What the soothing people at Alcoholics Anonymous don't or won't understand is that suicide or self-destruction would probably have come much earlier to some people if they could not have had a drink. We are born into a losing struggle, and nobody can hope to come out a winner, and much of the intervening time is crushingly tedious in any case. Those who see this keenly, or who register the blues intently, are not to be simplistically written off as "dysfunctional" cynics or lushes. Winston Churchill put it very squarely when he defined the issue as, essentially, a wager. He was a lifelong sufferer from the depression that he nicknamed his "black dog," but he could rouse himself to action and commitment and inspiration, and the brandy bottle was often a crucial prop. I have taken more out of alcohol, he said simply, than it has taken out of me. His chief antagonist, Adolf Hitler, was, I need hardly add, a fanatical teetotaler (though with shorter and less wholesome life span). The most lethal and fascistic of our current enemies, the purist murderers of the Islamic jihad, despise our society for, among other things, its tolerance of alcohol. We should perhaps do more to earn this hatred and contempt, and less to emulate it. —Vanity Fair, March, 2003




In debate with former British Prime Minister, Tony Blair:


I mentioned earlier our [mine and Tony Blair's] attachment to the labor and socialist movement in our lifetimes. For a very long time, we had in that movement a challenger, apparently from the left, the communist movement, which has only been dead a very short time now. Actually it hasn't died everywhere yet. And which said it had a much more comprehensive and courageous and thorough-going answer than we did, to the problems created by capitalism and imperialism and other things, and really proposed a fighting solution. And if I was to point to you the number of heroic people who believed in that, and the number of wonderful works of fiction, of novels and essays written by people who believed in it, you could probably, all of you, mention one of your own. If you were Canadian—I hope they still teach you about him in school—the great example of Norman Bethune, heroic doctor, who went to volunteer in China during the civil war, on the communist side. He did amazing work, invented a form of battlefield blood transfusion, just one among many examples. 

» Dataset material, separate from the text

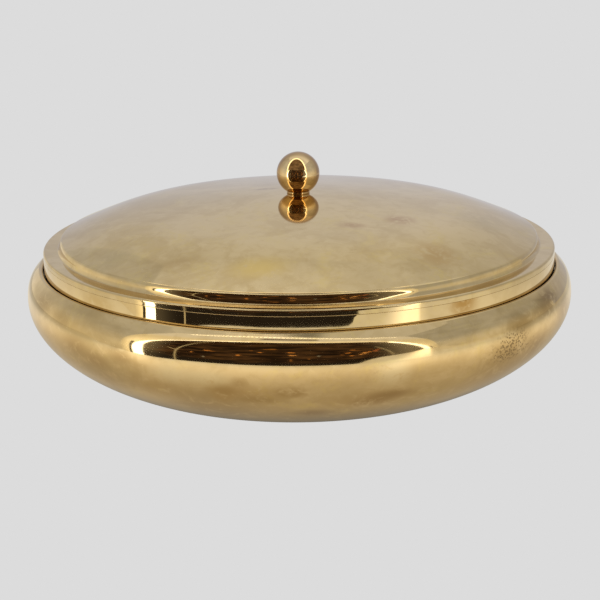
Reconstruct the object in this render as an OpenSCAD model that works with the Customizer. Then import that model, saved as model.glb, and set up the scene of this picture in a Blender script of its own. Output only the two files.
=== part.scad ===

It was the communists in many parts of Europe who barred the road to fascism in Spain, and kept Madrid, for many years, from falling to Franco and Hitler and Mussolini. Ghandi may take credit for the Indian independance movement—too much, in my view—but no one would deny the tremendous role played by the Indian communists in doing this, in helping to break the hold of Great Britain on their country. As a matter of fact—some people find it embarrassing to concede this, but I don't, as a supporter of it myself—the African National Congress, Nelson Mandela's party, at least half the members of its central committee were members of the communist party until quite recently, very probably including Mandela himself. 

There is no doubt about it. There was real heroism and dignity and humanism to those people, but we opposed it. We said, "No, it won't work." Why won't it work? It's not worth the sacrifice of freedom that it implies. It implies that all these great things can only be done if you place yourself under an infallible leadership, one that, once it's made that decision and you are bound by it . . . .  you might conceivably notice where I'm going here. Its why many of the brilliant intellectuals who did leave it left it very often for as high reasons of principle as they joined it for in the first place. And the names of their books are Legion and legendary. The best known is called 'The God That Failed,' precisely because it was an attempt at, a bogus form, a surrogate of religion. But let no one say—when the history comes to be written, no one will be able to say—that it didn't represent some high points in human history. But I repeat, it wasn't worth the sacrifice of mental and intellectual and moral freedom. 

That was the purpose of my original set of questions on the metaphysical side. Consider this carefully, ladies and gentlemen: Are you willing, for the sake of certain elements of the numinous, perhaps for a great record of good works, are you willing to say that you give your allegiance to an ultimate Redeemer? You're not really religious unless you believe that there's a divine supervision involved. You don't have to believe it intervenes all the time, but if you don't believe that, you're already half way out the door. You don't need me. 

But are you willing to pay the price of a Permanent Supervisor? Are you willing to pay the price of believing in things that are supernatural? Miracles? Afterlives? Angels? Are you willing to admit, most of all, that human beings can be the interpreter of this Divine Figure? Because a religion means you will have to follow someone who is your religious leader. You can't—try as you may—follow Jesus of Nazareth. It can't be done. You will have to follow His vicar on Earth, Pope Benedict XXVI presently; his own claim, not mine, the apolostolic succession, the vicar of Christ on earth. You have to say, "This person has divine authority." 

I maintain that that, and what goes with it, is too much of a sacrifice of the mental and intellectual freedom that is essential to us, to be tolerated. And you gain everything by repudiating that and standing up to your own full height. You gain much more than you will, by pretending that you're a member of a flock, or in any other way, any kind of sheep. —debating Tony Blair, November, 2010


Farewell, Christopher. You left us a treasure of inspiration and clarity. We are grateful.


3 comments:

cityfox said...

Farewell, Christopher. It was a wild ride, and the meaning of your life is still unfolding.
R.I.P.

Wen said...

My brother introduced me to Mr. Hitchens and he is brilliant. A wonderful post for a wonderful man who changed the world, he is changing mine.

Anonymous said...


I miss him so.

When I discovered him, it felt
like he was articulating all my concerns and thoughts towards
my horrible nutter christian fundamentalist family
from whom I moved to the other side
of the globe to get away from.

This was someone who could stand
up to the religious bullies of the
world with well-articulated wit
and calm argumentation. All went over their stupid heads, but we got it.